Brain research has advanced tremendously in recent years, but deciphering the complex relationship between brain activity and human behavior remains a compelling scientific challenge. Penn, with its history of excellence in cognitive science and neuroscience, is taking on that challenge with MindCORE.
This new research center is the University’s hub dedicated to the integrative study of the mind, focusing on the manifestation of the brain’s functions: our thoughts, emotions, memories, and imagination. Its work has broad societal impact, from uncovering better methods of learning and teaching, to influencing public policy and helping people make healthier choices.
“A better understanding of how we make decisions can help us improve and even save lives,” says Sharon Thompson-Schill, founding director of the Center and Christopher H. Browne Distinguished Professor of Psychology. “For example, knowing that an ‘opt-in’ default option has a powerful influence on the number of people who choose to be organ donors can help increase the odds for the more than 120,000 Americans currently waiting for a donated organ.”
At a time when the demand for experts in human intelligence and behavior is growing across industries, and technology is advancing research at lightning speed, MindCORE is galvanizing Penn’s resources—providing shared facilities and equipment, and drawing on the work of scholars across campus. Nearly 100 faculty members from more than 20 academic disciplines are affiliated with the Center, with areas of expertise ranging from marketing and psychology to bioengineering, philosophy, linguistics, criminology, and more.

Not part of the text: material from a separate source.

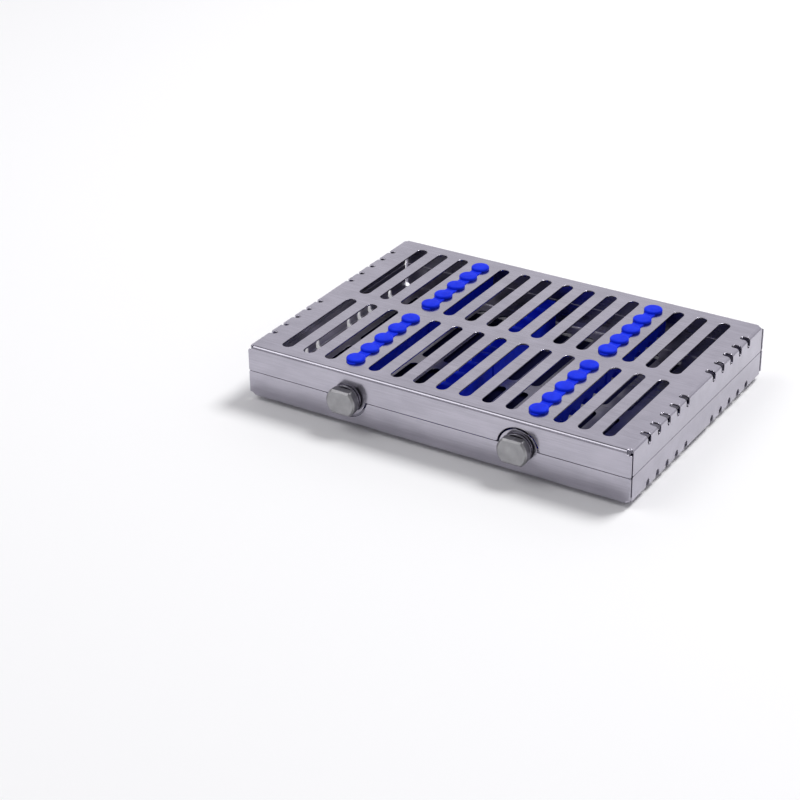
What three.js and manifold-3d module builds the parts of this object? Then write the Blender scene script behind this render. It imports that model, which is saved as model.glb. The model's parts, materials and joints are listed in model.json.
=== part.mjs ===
// A ten-place cassette for dental instruments. Two folded steel trays full of slots meet edge to
// edge and swing apart on two hinges at the back. A quarter-turn knob on each tray locks the front,
// and silicone rails, plugged into the slots, hold the instruments.
//
// Millimetres, Z up. X runs along the instruments, and the latches face -Y. The cassette lies shut
// with the heads of its lower rails on Z = 0, and X = Y = 0 is the middle of its outline.

import * as THREE from 'three';
import { mergeVertices } from 'three/addons/utils/BufferGeometryUtils.js';
import Module from 'manifold-3d';

const wasm = await Module();
wasm.setup();

// Steel trays
const trayLength = 205;
const trayWidth = 145;
const closedHeight = 27.2; // outside of one plate to outside of the other
const sheet = 0.9;
const foldRadius = 1.8; // outside of each fold
const seamGap = 0.4; // between the edges of the two trays
const cornerGap = 0.6; // open seam between neighbouring walls
const cornerHoleRadius = 1.2;
const cornerHoleInset = 1; // centre of the hole in from both outer faces
const wallEndRadius = 0.8; // free corners of the walls

// Slots in each plate: two columns of them, side by side
const slotCount = 15;
const slotWidth = 5.8;
const endMargin = 16.4; // from the end of the tray to the centre of the first slot
const edgeMargin = 7.8; // from the front or back of the tray to the slots
const ribWidth = 7.8; // plain plate between the two columns

// Short notches across the end folds, five to a group
const notchCount = 5;
const notchPitch = 10;
const notchWidth = 3.2;
const notchOnPlate = 4.6;
const notchOnWall = 4.6;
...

Research centers like MindCORE are crucial for addressing complex topics that require expertise across disciplines. Facilitating collaboration and scholarly exchange across the University is one of Penn’s distinguishing strengths, and our close proximity allows us to do it in a way that’s truly peerless.”Steven J. Fluharty, Dean, Penn Arts & Sciences
The CORE in MindCORE stands for Center for Outreach, Research, and Education. Among its many activities, the Center awards seed funding to faculty who are working to address important problems, filling the grant gap for non-medical research into the study of the brain. So far, grants have been used to support researchers who study everything from decision-making in hunter-gatherer societies to the use of technology in language science and cultural evolution. Researchers can also use the funds to hire postdoctoral fellows.
Central to the mission of MindCORE is training the next generation of scholars and scientists, particularly those who work at the intersection of traditional disciplines. The Center is home to the undergraduate major in cognitive science and supports other majors and graduate programs related to brains and behavior. Other educational efforts include hosting public lectures, and boot camps designed to build computational and laboratory skills.
Outreach is key to bringing the Center’s work into the community and diversifying the pipeline of people interested in conducting and participating in research. MindCORE’s “pop-up laboratory” is already underway in museums and other public spaces around Philadelphia, helping researchers find study participants from different backgrounds and generations while giving bystanders a glimpse into the scientific method.
In the future, the University hopes to build a dedicated brain imaging center that will give researchers easier access to magnetic resonance imaging (MRI) and the space they need to pursue interdisciplinary research.
“A brain imaging center is going to give us tremendous flexibility to study topics that aren’t funded through traditional means, like decision-making, problem-solving, and creativity,” says Joe Kable, Baird Term Professor of Psychology and Director of MindCORE.
Through The Power of Penn Campaign, the University hopes to establish an endowment for MindCORE, faculty and fellowship support, and funding for even more innovative projects and initiatives.